List out your Functional and Non-functional requirements

Initially, you should focus on having a set vision for your product’s interface and design. Once you have that figured out, you need to think about the precise actions that users will be able to perform. You can compartmentalize them into functional and non-functional requirements for your ease of understanding.

  • Functional requirements: These include a list of features, scope, and technical characteristics. The functional requirements can be broken down into groups and prioritized based on user needs.
  • Non-functional requirements: These include a list of criteria used to evaluate the MVP. Examples of non-functional requirements include security, payload management, performance, security, and others.
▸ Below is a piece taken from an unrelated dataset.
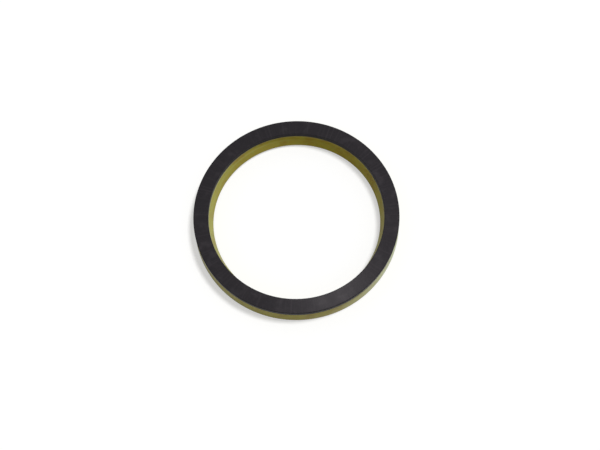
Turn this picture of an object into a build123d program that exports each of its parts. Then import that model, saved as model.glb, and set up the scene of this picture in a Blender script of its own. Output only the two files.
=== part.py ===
from build123d import *
import math
import os

# U-cup rod seal: a polyurethane U-cup with two flared lips, and a hard back-up ring
# bonded flat on its heel.  Millimetres, +Z up, Z = 0 at the lip tips, the seal's own
# axis on Z.  The lips and the groove between them point down, the back-up ring is on top.

# ---- the groove that the seal is made for -------------------------------------------
ROD_DIAMETER = 90.0            # shaft that the inner lip wipes
GROOVE_RADIAL_DEPTH = 7.5      # rod's surface to the floor of the housing groove

# ---- heights, measured along the axis -----------------------------------------------
BODY_HEIGHT = 8.7              # lip tips to heel face
RING_THICKNESS = 2.8           # back-up ring
HEEL_LAND = 1.2                # straight wall below the heel face, inside and outside

# ---- back-up ring -------------------------------------------------------------------
RING_ROD_CLEARANCE = 0.05      # radial gap left to the rod
RING_HOUSING_GRIP = 0.15       # radial oversize in the housing
RING_EDGE_BREAK = 0.3          # 45 degree break on the two top edges

# ---- heel of the U-cup --------------------------------------------------------------
HEEL_ROD_CLEARANCE = 0.15      # radial gap left to the rod
HEEL_HOUSING_CLEARANCE = 0.1   # radial gap left to the housing

# ---- lips ---------------------------------------------------------------------------
INNER_LIP_SQUEEZE = 1.6        # how far the relaxed inner lip reaches inside the rod's surface
OUTER_LIP_SQUEEZE = 0.6        # how far the relaxed outer lip reaches past the housing's wall
INNER_EDGE_SETBACK = 1.2       # height of the inner sealing edge above the lip tips
OUTER_EDGE_SETBACK = 0.9       # height of the outer sealing edge above the lip tips
INNER_BEVEL_WIDTH = 0.9        # radial width of the bevel below the inner sealing edge
OUTER_BEVEL_WIDTH = 0.7        # radial width of the bevel below the outer sealing edge
LIP_TIP_WIDTH = 0.8            # flat land at each lip's tip
LIP_TIP_BREAK = 0.25           # break on the tip's groove side
HEEL_KNEE_RADIUS = 4.0         # blend where the straight heel turns into a flared lip

# ---- U groove -----------------------------------------------------------------------
GROOVE_DEPTH = 6.1             # lip tips to the root of the U
GROOVE_ROOT_RADIUS = 1.4       # full round of the root

# ---- radii that follow from the sizes above -----------------------------------------
rod_radius = ROD_DIAMETER / 2
housing_radius = rod_radius + GROOVE_RADIAL_DEPTH
heel_inner = rod_radius + HEEL_ROD_CLEARANCE
heel_outer = housing_radius - HEEL_HOUSING_CLEARANCE
ring_inner = rod_radius + RING_ROD_CLEARANCE
ring_outer = housing_radius + RING_HOUSING_GRIP
lip_inner = rod_radius - INNER_LIP_SQUEEZE
lip_outer = housing_radius + OUTER_LIP_SQUEEZE
land_bottom = BODY_HEIGHT - HEEL_LAND


def u_section():
    """Half section of the U-cup: heel on top, two bevelled lips below, groove between."""
    inner_tip = lip_inner + INNER_BEVEL_WIDTH
    outer_tip = lip_outer - OUTER_BEVEL_WIDTH
    inner_knee = (heel_inner, land_bottom)
    outer_knee = (heel_outer, land_bottom)
    inner_mouth = (inner_tip + LIP_TIP_WIDTH, 0)
    outer_mouth = (outer_tip - LIP_TIP_WIDTH, 0)
    heel_middle = (heel_inner + heel_outer) / 2
    root_centre = (heel_middle, GROOVE_DEPTH - GROOVE_ROOT_RADIUS)
    inner_root = tangent_point(inner_mouth, root_centre, GROOVE_ROOT_RADIUS, turn=1)
    outer_root = tangent_point(outer_mouth, root_centre, GROOVE_ROOT_RADIUS, turn=-1)
    outside = Polyline(
        inner_root,
        inner_mouth,
        (inner_tip, 0),
        (lip_inner, INNER_EDGE_SETBACK),
        inner_knee,
        (heel_inner, BODY_HEIGHT),
        (heel_outer, BODY_HEIGHT),
        outer_knee,
        (lip_outer, OUTER_EDGE_SETBACK),
        (outer_tip, 0),
        outer_mouth,
        outer_root,
    )
    root = ThreePointArc(outer_root, (heel_middle, GROOVE_DEPTH), inner_root)
    section = make_face([outside, root])
    section = fillet(corners_at(section, inner_knee, outer_knee), HEEL_KNEE_RADIUS)
    return chamfer(corners_at(section, inner_mouth, outer_mouth), LIP_TIP_BREAK)


def ring_section():
    """Half section of the back-up ring: a flat bar with both top edges broken."""
    top = BODY_HEIGHT + RING_THICKNESS
    inner_edge = (ring_inner, top)
    outer_edge = (ring_outer, top)
    bar = Polyline(
        (ring_inner, BODY_HEIGHT),
        (ring_outer, BODY_HEIGHT),
        outer_edge,
        inner_edge,
        close=True,
    )
    section = make_face(bar)
    return chamfer(corners_at(section, inner_edge, outer_edge), RING_EDGE_BREAK)


def tangent_point(start, centre, radius, turn):
    """Where a straight wall from start touches the circle, on its left (turn 1) or right (-1)."""
    reach = Vector(*centre) - Vector(*start)
    lean = math.asin(radius / reach.length)
    heading = math.atan2(reach.Y, reach.X) + turn * lean
    run = reach.length * math.cos(lean)
    return (start[0] + run * math.cos(heading), start[1] + run * math.sin(heading))


def corners_at(section, *places):
    """The corners of a half section nearest to the given (r, z) places."""
    vertices = section.vertices()
    return [min(vertices, key=lambda v: (Vector(v) - Vector(*place)).length) for place in places]


def turned(section):
    """Stand a half section up in the XZ plane and turn it into a full ring about Z."""
    return revolve(Plane.XZ * section, axis=Axis.Z, revolution_arc=360)


u_cup_body = turned(u_section())
backup_ring = turned(ring_section())

os.makedirs("parts", exist_ok=True)
export_step(u_cup_body, "parts/u_cup_body.step")
export_step(backup_ring, "parts/backup_ring.step")
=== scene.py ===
# %% [markdown]
# # A U-cup rod seal with its back-up ring
#
# A rod seal keeps oil in a cylinder where the polished rod slides out of it. This one is
# made of two rings that are bonded together. The olive one is a U-cup: soft
# polyurethane, with two lips that spread under pressure, one on the rod and one on the
# floor of its groove. The black one is a back-up ring: hard plastic, flat on the heel of
# the cup, which stops the soft ring from creeping into the gap behind it.
#
# The shape is already made and is loaded here as a fixed frame, in metres, with Z up and
# the lips on Z = 0. So this lesson is about finish: what makes one ring look like cut,
# waxy rubber and the other like dull moulded plastic, and how to light them.

# %% Load the frame
import math

import bpy
from mathutils import Matrix, Vector


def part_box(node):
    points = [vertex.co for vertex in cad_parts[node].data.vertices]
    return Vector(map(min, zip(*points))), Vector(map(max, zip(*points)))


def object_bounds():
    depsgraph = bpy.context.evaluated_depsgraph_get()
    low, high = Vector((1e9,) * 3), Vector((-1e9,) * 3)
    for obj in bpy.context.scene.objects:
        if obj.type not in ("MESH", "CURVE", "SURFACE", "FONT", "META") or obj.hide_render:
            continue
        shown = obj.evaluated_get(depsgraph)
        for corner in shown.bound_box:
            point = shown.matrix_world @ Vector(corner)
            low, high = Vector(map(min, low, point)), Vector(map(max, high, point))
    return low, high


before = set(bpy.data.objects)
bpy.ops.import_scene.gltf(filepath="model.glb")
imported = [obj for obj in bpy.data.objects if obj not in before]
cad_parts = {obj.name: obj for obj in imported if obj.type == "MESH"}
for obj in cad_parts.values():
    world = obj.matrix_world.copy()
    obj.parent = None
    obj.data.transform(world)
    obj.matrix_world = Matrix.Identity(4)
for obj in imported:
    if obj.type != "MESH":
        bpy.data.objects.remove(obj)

MM = 0.001
DEGREE = math.pi / 180

cad_low, cad_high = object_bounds()
u_cup_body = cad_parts["u_cup_body"]
backup_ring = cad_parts["backup_ring"]
heel_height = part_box("u_cup_body")[1].z
seal_height = cad_high.z
outside_radius = cad_high.x
print(f"seal: {2000 * outside_radius:.1f} mm across, {1000 * seal_height:.1f} mm tall")
print(f"the back-up ring starts {1000 * heel_height:.1f} mm above the lips")

# %% [markdown]
# ## Small helpers for node materials
#
# A procedural material is a graph of nodes. Wiring one by hand takes three lines a node,
# so these helpers say the same in one: make a node, set its values, and link it.

# %% Node helpers
def new_material(name):
    material = bpy.data.materials.new(name)
    material.use_nodes = True
    shader = material.node_tree.nodes["Principled BSDF"]
    return material, material.node_tree, shader


def add_node(tree, kind, settings=None, **inputs):
    """One node: settings are its own options, inputs its sockets by name."""
    node = tree.nodes.new(kind)
    for option, value in (settings or {}).items():
        setattr(node, option, value)
    for socket, value in inputs.items():
        connect(tree, value, node.inputs[socket.replace("_", " ")])
    return node


def connect(tree, value, socket):
    """A socket is either linked to another node's output or given a plain value."""
    if isinstance(value, bpy.types.NodeSocket):
        tree.links.new(value, socket)
    else:
        socket.default_value = value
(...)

Establishing necessary features and requirements for those allows business owners to understand the purpose of the product. You’ll know exactly what value you provide to customers.

Final Words

Having an MVP is essential for developing a valuable product that has the potential for success. MVP ensures the smooth performance of essential functionality. Therefore, your customers can get access to the product as early as possible, and watch it steadily improve. The team has a consistent course of action that they can carry throughout the entire project.